Por Patricia Villalba
Atualização:

Da queda pelo suspense, ligada diretamente à curiosidade, até a absoluta falta de coisa melhor para fazer, como disse a Regina Duarte outro dia, as pessoas adoram seguir uma novela. Novela é popular, democrática, o principal produto audiovisual do País. Mas o fato é que pouca gente sabe brincar de novela. É isso. Para ver novela é preciso saber brincar de novela, e não tem coisa mais chata do que comentar novela com quem não sabe brincar de novela. É aquela turma do "até parece que": "até parece que o povo fala português na Índia", "até parece que uma mulher em crise com o marido se arriscaria a hospedar a Letícia Sabatella em casa" e por aí vai. Não é coisa que vitime os roteiristas de cinema, principalmente os de Hollywood. Já os autores de novela, de quem nos sentimos íntimos, vivem sendo questionados por experts de plantão. A gente querendo ver o circo de Bia Falcão pegar fogo em Belíssima, e uns e outros dizendo por aí que as ações de uma empresa não podem ser divididas assim, em 49% e 51%. Ai, ai.
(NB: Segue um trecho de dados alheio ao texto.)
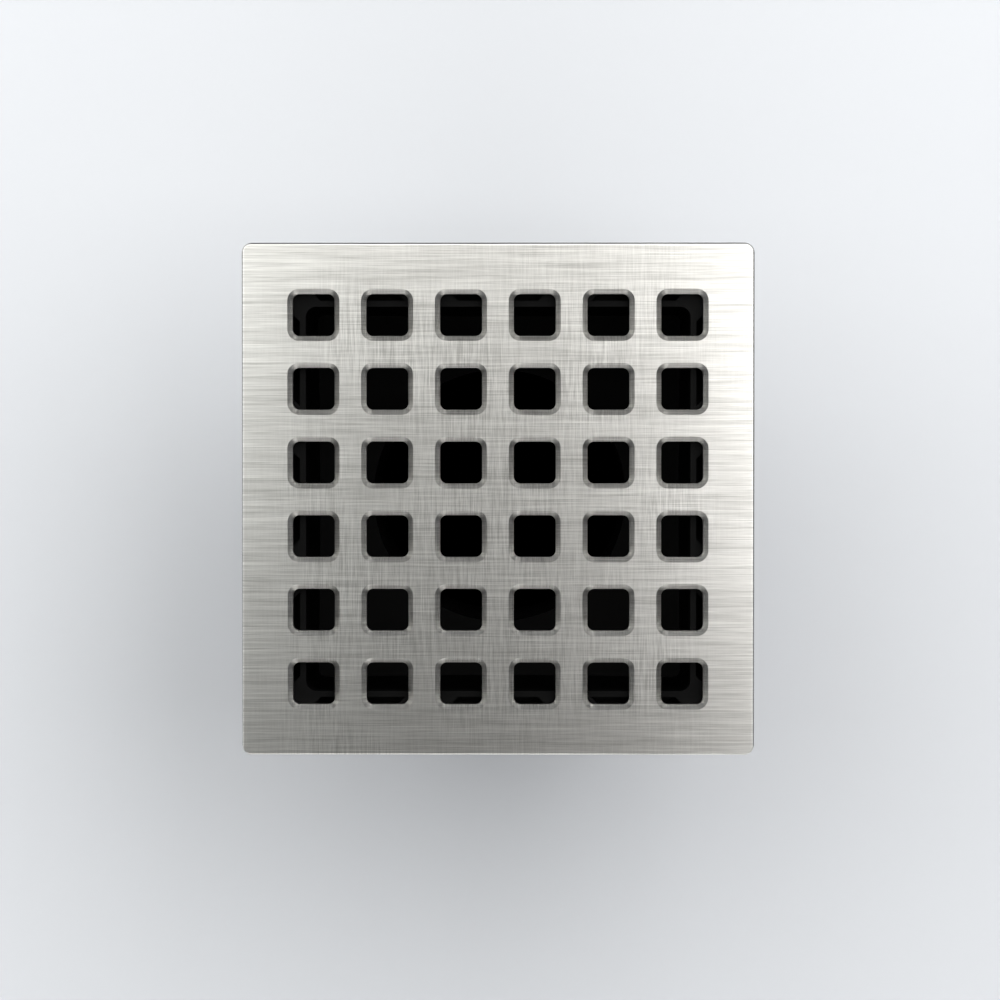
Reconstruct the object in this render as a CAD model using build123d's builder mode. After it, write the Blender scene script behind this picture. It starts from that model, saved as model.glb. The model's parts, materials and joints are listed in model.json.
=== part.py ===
"""Square shower floor drain grate on its adjustable riser, in millimetres.

+Z is up. The origin is the centre of the outlet spigot's lower end. The grate
lifts out of the riser head, the head swivels on the threaded tailpiece, and a
lock ring runs down the tailpiece's thread to clamp a washer and a gasket.
"""

import os
from math import ceil, cos, floor, radians, sin, tan

from build123d import *

# ---- clearances -----------------------------------------------------------
running_fit = 0.08       # radial, a rubber ring in its socket or its groove
free_gap = 0.3           # between parts that turn or slide past each other
face_gap = 0.05          # between flat faces that slide on each other

# ---- grate plate ------------------------------------------------------------
plate_side = 95.25
plate_thickness = 3.0
plate_corner_radius = 1.6
plate_edge_break = 0.3
holes_per_side = 6
edge_to_hole = 13.275    # plate edge to the centre of the first row of holes
hole_opening = 7.8
hole_corner_radius = 1.25
mouth_chamfer = 0.95

# ---- grate posts and their rings ----------------------------------------------
post_diameter = 5.0
post_length = 6.6        # below the plate
post_inset = 5.6         # plate edge to the post's axis
post_tip_chamfer = 0.6
stem_diameter = 3.2      # welded into the plate
stem_length = 1.6
weld_width = 0.6
weld_height = 0.3
post_groove_depth = 0.7
grip_ring_section = 1.2
grip_ring_drop = 4.0     # plate underside to the ring's centre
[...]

Assim não dá, tem de acreditar! Tem de acreditar que um boi congelado fornece sangue suficiente para a Flora montar a cena que matou Gonçalo de susto, em A Favorita. Imagine como seria chato se os autores se apegassem à verossimilhança total, aos ritos jurídicos e corporativos, às engrenagens das relações amorosas do mundo real - cada novela seria tão longa e chata quanto Os Ricos Também Choram. E olhe que nem tudo é invenção em novela, e muitas vezes o absurdo da vida real é mais absurdo ainda que o da ficção - é o "contando, ninguém acredita". Benedito Ruy Barbosa tem várias histórias sobre fatos reais que inspiraram cenas que foram chamadas de fantasiosas além da conta. E por falar em absurdo, a deliciosamente absurda Nazareth Tedesco volta ao ar amanhã, em Senhora do Destino, de Aguinaldo Silva. Nas primeiras cenas, ela chega a se mutilar para forjar um parto, e segurar o marido. Absurdo, sim, mas que não chega aos pés do caso Paula Oliveira na Suíça, olha que coisa. É claro que nem todo autor é mestre do "realismo fantástico" como Aguinaldo ou consegue estabelecer a relação de cumplicidade necessária para que o público se deixe divertir sem maiores questionamentos, e sem se sentir com o sorvete na testa. Porque de novela ruim, ah, ninguém gosta de brincar.